S10A1598. Waller et al. v. Golden et al.

This case involves the construction of a swimming pool in a gated community.  The Goldens received approval from their homeowners’ association to construct a pool, but when the construction began, the pool could be seen from the road, and several neighbors opposed it as a violation of the subdivision’s covenants.  The neighbors sued and the trial court issued a temporary injunction stopping pool construction, but later lifted the injunction while still finding the pool violated the covenants.

The Supreme Court heard argument on this case on October 15, 2010.

On February 28, 2011, the Supreme Court unanimously affirmed the trial court’s ruling. Writing for the Court, Justice Melton explained the Court did not find the trial court abused its discretion in refusing to enter the injunction and finding the claims barred by laches.

S11A0346. SCARBOROUGH, CHAIRMAN et al. v. HUNTER et al.

This case involves the abandonment of a road in Stephens County.  The trial court granted a temporary restraining order, and also granted a Certificate of Immediate Review.  The Supreme Court unanimously granted the application for interlocutory review to consider the following issue:

  1. Did the trial court err by issuing a temporary restraining order preventing the Board of Commissioners from exercising its discretion regarding the abandonment of Winding Bluff Road. See OCGA §§ 32-7-2 (b) (1) and 50-13-19 (h).

Appellants in their principal brief argued that the temporary restraining order was improperly granted, and Appellees responded that the grant was appropriate.

The Court is deciding this case without oral argument.
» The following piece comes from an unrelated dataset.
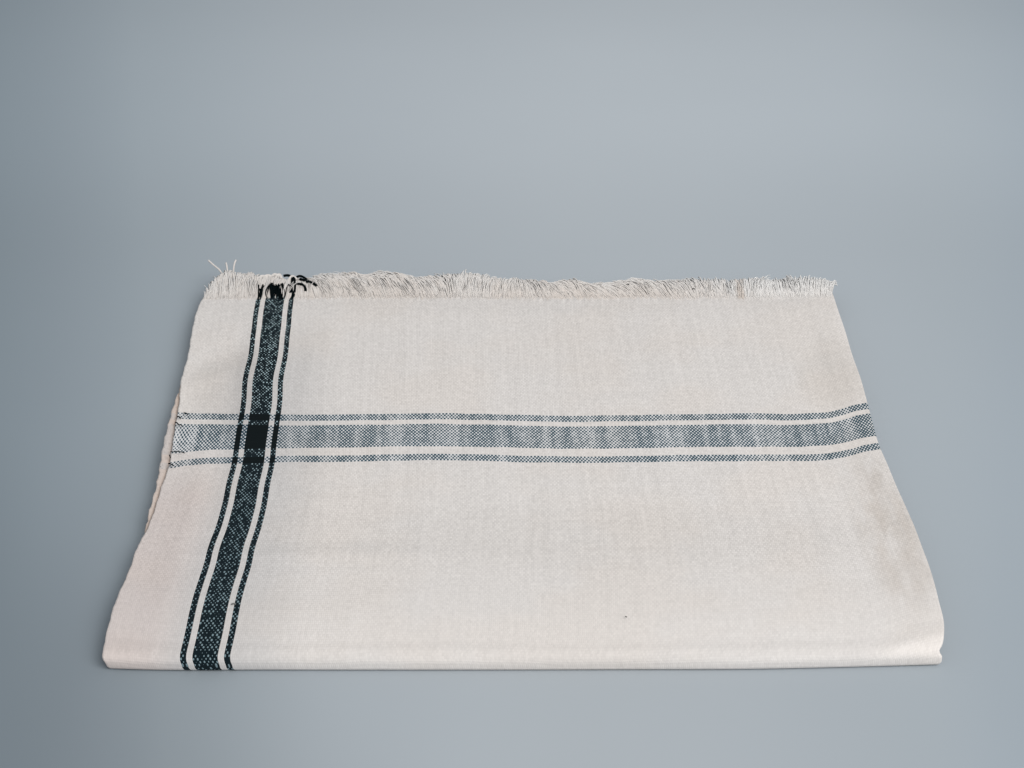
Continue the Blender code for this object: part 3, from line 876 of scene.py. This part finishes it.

On February 28, 2011, the Supreme Court unanimously reversed the trial court’s decision. Writing for the Court, Justice Melton explained that it was not proper under the facts of this case for the trial court to intervene in the discretionary area granted to the Board of Commissioners.

Attorney Discipline

In addition to the opinions released this morning, the Supreme Court also issued its final orders disbarring former Judge Brooks Blitch and accepting the voluntary surrender of former Judge Jack Camp’s license to practice law.